Для гражданственно настроенного курляндского губернатора, не понаслышке знакомого с реальным положением дел в сфере государственного управления, оказывается совершенно неприемлемым патетический пафос московского профессора, стремящегося не замечать вопиющих изъянов режима и маскирующего назревшие общественные проблемы цветистыми фигурами риторики, густо замешанной на антизападном великодержавном шовинизме. Строгим ответом идеологам и глашатаям шевыревского типа звучит отрезвляющий укор практического политика Валуева: «В исполинской борьбе с половиною Европы нельзя было более скрывать, под сению официальных самохвалений, в какой мере и в каких именно отраслях государственного могущества мы отстали от наших противников. Оказалось, что в нашем флоте не было именно тех судов, в сухопутной армии того именно оружия, которые требовались для уравнения боя; что состояние и вооружение наших береговых крепостей были неудовлетворительны; что у нас недоставало железных и даже шоссейных дорог, более чем где-либо необходимых на тех неизмеримых пространствах, где нам надлежало передвигать наши силы. Европу колебали, несколько лет сряду, внутренние раздоры и мятежи; мы наслаждались ненарушимым спокойствием. Несмотря на то, где развивались в продолжение этого времени быстрее и последовательнее внутренние и внешние силы?» [4, с. 353].
С искренней болью затрагивая глубокие государственные и общественные раны, Валуев стремится не только констатировать наиболее вопиющие и бросающие в глаза факты пагубного хода дел, приведшего к безвыходному положению, но и указать коренные причины, вызвавшие подобное безотрадное состояние страны: «Благоприятствует ли развитию духовных и вещественных сил России нынешнее устройство разных отраслей нашего государственного управления? Отличительные черты его заключаются в повсеместном недостатке истины, в недоверии правительства к своим собственным орудиям и в пренебрежении ко всему другому.
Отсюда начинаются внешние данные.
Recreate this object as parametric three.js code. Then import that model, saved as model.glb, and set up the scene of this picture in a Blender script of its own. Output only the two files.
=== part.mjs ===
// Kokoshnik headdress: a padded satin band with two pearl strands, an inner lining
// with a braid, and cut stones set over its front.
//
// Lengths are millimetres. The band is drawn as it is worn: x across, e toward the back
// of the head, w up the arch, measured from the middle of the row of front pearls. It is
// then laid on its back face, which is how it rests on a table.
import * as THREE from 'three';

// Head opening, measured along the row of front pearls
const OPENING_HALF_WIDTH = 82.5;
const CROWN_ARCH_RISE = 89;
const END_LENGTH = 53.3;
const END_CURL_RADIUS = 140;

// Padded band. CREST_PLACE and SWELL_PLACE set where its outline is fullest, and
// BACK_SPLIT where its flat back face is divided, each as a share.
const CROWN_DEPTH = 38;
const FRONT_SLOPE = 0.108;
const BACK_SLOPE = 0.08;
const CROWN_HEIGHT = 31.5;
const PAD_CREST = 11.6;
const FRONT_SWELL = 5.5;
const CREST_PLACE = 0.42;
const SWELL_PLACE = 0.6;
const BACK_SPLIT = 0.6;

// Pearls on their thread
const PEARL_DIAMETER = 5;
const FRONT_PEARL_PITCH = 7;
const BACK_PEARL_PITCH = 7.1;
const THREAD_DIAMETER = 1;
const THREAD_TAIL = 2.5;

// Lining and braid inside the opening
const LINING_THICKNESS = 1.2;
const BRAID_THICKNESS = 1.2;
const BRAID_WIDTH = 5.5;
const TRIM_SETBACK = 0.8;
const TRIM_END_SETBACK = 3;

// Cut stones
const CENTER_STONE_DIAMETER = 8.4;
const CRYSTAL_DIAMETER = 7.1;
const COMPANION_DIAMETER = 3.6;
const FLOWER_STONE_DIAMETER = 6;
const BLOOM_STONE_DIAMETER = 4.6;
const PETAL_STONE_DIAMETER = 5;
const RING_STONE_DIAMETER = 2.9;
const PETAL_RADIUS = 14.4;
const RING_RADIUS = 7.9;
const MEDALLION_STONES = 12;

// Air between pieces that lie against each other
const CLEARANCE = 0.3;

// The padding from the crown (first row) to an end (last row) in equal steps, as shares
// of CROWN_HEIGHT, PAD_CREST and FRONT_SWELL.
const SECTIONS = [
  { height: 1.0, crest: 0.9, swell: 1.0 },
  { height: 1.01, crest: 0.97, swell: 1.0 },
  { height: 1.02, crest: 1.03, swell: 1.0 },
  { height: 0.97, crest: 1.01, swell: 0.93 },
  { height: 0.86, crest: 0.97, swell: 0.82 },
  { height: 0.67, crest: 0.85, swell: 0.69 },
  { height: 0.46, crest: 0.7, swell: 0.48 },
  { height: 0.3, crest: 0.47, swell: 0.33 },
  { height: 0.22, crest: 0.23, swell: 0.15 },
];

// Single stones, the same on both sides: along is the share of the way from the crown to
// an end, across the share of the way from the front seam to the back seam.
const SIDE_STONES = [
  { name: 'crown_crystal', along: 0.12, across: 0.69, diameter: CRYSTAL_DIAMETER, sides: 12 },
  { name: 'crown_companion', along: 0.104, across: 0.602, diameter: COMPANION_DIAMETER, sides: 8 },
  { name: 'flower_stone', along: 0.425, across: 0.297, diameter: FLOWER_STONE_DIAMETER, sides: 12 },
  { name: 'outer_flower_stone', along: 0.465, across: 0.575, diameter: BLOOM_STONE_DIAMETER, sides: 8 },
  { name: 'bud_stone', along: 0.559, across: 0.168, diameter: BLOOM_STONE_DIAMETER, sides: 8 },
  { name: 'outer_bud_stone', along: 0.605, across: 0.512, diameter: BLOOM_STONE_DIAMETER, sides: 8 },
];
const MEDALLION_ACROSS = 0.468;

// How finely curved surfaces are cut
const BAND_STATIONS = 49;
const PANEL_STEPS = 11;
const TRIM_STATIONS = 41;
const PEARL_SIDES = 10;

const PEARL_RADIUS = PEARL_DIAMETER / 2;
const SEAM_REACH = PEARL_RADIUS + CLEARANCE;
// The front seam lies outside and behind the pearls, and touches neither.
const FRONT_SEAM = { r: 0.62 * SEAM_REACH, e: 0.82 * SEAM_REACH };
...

Многочисленность форм подавляет сущность административной деятельности и обеспечивает всеобщую официальную ложь. Взгляните на годовые отчеты. Везде сделано всё возможное; везде приобретены успехи; везде водворяется, если не вдруг, то по крайней мере постепенно, должный порядок. Взгляните на дело, всмотритесь в него, отделите сущность от бумажной оболочки, то, что есть, от того, что кажется, правду от неправды или полуправды, – и редко где окажется прочная, плодотворная польза» [4, с. 354].
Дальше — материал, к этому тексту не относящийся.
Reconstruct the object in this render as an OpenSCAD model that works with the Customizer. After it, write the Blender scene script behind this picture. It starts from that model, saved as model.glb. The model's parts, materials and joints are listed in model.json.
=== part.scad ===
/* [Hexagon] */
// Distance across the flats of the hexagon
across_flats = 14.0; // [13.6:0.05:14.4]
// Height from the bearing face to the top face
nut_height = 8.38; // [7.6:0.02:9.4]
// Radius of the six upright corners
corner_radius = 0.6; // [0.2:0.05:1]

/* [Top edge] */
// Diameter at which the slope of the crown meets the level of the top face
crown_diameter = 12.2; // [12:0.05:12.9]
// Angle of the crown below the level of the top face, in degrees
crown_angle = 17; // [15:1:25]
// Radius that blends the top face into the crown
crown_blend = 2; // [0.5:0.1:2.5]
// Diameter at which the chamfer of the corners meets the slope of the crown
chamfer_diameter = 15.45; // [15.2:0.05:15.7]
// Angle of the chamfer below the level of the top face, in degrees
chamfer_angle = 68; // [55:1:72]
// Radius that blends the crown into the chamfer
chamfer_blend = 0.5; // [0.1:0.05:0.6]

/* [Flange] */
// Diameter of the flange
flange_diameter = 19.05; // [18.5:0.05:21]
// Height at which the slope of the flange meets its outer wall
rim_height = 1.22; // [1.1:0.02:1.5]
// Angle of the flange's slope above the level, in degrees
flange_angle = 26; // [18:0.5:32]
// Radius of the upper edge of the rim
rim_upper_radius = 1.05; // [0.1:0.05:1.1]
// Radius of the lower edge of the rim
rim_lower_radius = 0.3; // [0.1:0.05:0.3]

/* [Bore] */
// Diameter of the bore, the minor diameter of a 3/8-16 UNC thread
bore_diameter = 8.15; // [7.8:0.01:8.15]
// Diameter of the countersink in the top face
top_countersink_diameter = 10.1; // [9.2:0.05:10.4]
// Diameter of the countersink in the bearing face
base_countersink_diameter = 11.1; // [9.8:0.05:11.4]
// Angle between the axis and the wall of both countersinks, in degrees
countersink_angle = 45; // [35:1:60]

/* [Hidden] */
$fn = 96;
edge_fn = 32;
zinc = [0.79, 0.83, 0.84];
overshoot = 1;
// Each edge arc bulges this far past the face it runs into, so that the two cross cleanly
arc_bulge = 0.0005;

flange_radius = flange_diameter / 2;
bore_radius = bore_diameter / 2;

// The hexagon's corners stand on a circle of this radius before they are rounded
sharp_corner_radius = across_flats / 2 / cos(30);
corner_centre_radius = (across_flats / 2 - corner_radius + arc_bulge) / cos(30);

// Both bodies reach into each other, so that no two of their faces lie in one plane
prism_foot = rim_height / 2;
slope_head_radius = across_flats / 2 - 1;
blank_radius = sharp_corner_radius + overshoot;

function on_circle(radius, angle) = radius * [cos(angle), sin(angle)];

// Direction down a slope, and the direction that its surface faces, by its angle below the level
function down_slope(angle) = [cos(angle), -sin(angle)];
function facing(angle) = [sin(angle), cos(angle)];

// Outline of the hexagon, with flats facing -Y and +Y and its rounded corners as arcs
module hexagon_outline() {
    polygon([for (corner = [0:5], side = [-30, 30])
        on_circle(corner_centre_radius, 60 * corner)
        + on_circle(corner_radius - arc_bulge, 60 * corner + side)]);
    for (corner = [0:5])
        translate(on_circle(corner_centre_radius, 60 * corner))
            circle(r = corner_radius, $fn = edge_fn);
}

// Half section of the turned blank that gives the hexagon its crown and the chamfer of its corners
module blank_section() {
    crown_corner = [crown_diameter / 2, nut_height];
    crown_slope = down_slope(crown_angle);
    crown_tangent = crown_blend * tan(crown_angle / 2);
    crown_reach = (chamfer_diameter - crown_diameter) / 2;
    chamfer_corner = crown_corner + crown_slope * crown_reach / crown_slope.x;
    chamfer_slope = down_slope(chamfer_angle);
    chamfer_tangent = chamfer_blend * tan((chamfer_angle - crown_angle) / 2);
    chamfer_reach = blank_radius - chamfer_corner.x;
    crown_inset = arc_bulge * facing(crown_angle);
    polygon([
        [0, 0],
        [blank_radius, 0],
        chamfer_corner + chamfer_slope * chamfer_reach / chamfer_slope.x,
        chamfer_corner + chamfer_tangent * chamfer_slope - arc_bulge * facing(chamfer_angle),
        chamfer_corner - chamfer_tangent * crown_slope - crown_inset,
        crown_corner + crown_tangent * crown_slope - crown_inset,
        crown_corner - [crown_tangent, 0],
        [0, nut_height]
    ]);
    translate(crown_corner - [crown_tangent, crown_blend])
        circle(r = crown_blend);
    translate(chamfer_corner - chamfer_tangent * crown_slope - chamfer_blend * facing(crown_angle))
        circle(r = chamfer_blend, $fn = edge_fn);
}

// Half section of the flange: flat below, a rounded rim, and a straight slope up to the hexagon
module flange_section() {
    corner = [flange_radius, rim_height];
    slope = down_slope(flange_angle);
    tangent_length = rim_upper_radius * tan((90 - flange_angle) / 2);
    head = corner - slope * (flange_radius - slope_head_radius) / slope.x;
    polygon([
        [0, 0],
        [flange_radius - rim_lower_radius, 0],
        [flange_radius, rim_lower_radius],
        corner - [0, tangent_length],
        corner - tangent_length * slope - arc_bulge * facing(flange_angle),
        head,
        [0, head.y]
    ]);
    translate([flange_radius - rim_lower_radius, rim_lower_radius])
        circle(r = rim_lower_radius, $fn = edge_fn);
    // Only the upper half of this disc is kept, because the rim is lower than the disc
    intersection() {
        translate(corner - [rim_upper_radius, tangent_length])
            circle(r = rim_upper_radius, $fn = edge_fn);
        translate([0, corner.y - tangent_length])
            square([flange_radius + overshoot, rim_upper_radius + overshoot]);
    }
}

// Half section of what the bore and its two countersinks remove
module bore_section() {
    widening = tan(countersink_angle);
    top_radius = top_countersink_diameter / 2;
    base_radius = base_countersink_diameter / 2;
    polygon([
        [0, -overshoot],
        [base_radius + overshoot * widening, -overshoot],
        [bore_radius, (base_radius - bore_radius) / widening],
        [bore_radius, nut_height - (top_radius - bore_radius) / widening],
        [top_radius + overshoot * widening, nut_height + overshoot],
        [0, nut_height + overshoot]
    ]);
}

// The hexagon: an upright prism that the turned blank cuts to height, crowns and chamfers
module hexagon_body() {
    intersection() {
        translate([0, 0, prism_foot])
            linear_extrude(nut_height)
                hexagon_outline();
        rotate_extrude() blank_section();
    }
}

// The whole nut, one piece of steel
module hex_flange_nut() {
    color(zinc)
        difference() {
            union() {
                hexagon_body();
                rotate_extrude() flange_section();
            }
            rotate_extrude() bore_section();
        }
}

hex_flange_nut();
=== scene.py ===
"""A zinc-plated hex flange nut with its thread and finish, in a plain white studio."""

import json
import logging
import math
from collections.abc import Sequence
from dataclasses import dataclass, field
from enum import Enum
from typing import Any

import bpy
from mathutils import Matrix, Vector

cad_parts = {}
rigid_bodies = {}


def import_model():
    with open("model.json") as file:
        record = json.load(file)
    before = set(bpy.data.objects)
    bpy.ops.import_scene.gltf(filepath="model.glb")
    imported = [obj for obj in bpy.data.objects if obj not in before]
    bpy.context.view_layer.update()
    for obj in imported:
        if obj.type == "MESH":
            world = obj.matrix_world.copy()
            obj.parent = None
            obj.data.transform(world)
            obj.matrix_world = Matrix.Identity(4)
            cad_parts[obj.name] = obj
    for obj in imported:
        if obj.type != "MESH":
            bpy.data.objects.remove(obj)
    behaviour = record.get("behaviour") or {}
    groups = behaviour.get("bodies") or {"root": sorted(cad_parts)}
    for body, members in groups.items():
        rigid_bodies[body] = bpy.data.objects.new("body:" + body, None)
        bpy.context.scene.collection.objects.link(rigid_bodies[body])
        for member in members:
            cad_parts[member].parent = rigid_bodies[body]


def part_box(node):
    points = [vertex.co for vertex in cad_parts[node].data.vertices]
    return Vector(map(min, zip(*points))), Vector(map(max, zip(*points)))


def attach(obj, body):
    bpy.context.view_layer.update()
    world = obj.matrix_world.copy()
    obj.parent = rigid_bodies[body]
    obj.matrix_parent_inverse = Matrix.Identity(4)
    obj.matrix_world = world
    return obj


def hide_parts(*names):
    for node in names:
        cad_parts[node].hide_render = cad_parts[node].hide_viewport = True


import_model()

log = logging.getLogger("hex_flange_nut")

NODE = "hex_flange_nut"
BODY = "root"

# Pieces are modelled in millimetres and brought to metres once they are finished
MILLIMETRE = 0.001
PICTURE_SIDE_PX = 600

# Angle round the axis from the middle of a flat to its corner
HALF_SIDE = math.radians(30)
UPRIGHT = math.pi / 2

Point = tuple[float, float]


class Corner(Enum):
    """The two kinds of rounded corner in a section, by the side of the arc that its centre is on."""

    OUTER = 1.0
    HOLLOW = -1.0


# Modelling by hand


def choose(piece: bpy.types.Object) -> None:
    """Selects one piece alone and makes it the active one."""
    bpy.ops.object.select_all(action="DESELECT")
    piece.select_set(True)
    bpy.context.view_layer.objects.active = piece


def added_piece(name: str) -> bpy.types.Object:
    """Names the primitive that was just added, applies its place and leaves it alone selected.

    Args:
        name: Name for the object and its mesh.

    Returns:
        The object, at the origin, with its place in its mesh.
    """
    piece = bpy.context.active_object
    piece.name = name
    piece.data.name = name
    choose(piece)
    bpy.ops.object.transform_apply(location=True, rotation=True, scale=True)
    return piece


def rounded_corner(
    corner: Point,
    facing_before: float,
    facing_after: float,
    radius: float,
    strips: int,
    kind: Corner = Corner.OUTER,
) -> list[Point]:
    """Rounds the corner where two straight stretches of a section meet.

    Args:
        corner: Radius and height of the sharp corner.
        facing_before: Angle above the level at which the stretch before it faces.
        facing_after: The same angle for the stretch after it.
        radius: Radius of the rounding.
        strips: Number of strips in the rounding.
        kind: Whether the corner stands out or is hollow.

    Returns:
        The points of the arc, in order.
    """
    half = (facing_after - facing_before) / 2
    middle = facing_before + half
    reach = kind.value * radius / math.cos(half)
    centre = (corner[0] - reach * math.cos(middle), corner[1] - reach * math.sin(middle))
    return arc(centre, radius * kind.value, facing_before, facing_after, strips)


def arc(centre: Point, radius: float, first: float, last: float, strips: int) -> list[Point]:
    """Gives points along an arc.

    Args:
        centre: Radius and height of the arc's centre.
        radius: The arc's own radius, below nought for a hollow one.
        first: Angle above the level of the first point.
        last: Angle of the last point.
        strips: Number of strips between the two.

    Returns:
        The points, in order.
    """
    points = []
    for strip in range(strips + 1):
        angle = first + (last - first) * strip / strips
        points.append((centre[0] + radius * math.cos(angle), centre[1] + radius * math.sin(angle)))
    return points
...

Результатом такого критического пристального взгляда становятся в «Думе» Валуева весьма неутешительные выводы, облеченные в форму безответных вопросов: «Неужели результаты нынешней системы признаются удовлетворительными? Неужели пагубное влияние этой системы доселе не доказано ни внешними неудачами, ни внутренними недостатками, ни всеобщим недоверием к нашим начальствам, ни проявляющимся в виду нынешних событий недостатком стойкости в общем направлении умов, ни признаками безнадежности, сопровождающими повсеместную, смиренную, покорную, безответную готовность к пожертвованиям?» [4, с. 358]. Сознательно заостряя критический пафос своего беспощадно строгого анализа внутреннего положения России, Валуев решается на категоричный и резкий тезис, несущий в себе оценку не только практической политики государства, но и основных принципов официозной идеологии: «Сверху блеск; внизу гниль. В творениях нашего официального многословия нет места для истины. Она затаена между строками; но кто из официальных читателей всегда может обращать внимание на междустрочия!» [4, с. 354]. И от опровержения ложной по своей внутренней сути позиции апологетов прежнего, николаевского, режима Валуев, никогда не чуждавшийся собственно литературной работы, переходит к язвительной критике самого стиля официозной риторики, явно имея в виду неизменно иронически оценивавшийся современниками выспренний стиль Шевырева: «Неужели благородство речи не совместно с благородством подвигов и русские дворянские сословия должны говорить языком, в котором слышатся отголоски золотой орды рядом с витиеватостью семинарий?» [4, с. 358] (II).
Однако одна лишь критическая полемика с апологетами отживших порядков Валуеву представлялась явно недостаточной – официозным идеологемам настоятельно требовалось противопоставить идеологемы, отражающие общественные позиции либеральных кругов. И Валуев находит и вводит в публицистический оборот именно такую идеологему – «наставление», «урок», который история преподает отечеству: «Россия мужественно переносит испытание. Она безропотно напрягает к тому все свои силы, но внемлет ли она наставлению и извлекает ли из него пользу?» [4, с. 351].
Вопрос либерального бюрократа Валуева остается открытым – процесс реформирования государственной системы делал еще только первые робкие шаги.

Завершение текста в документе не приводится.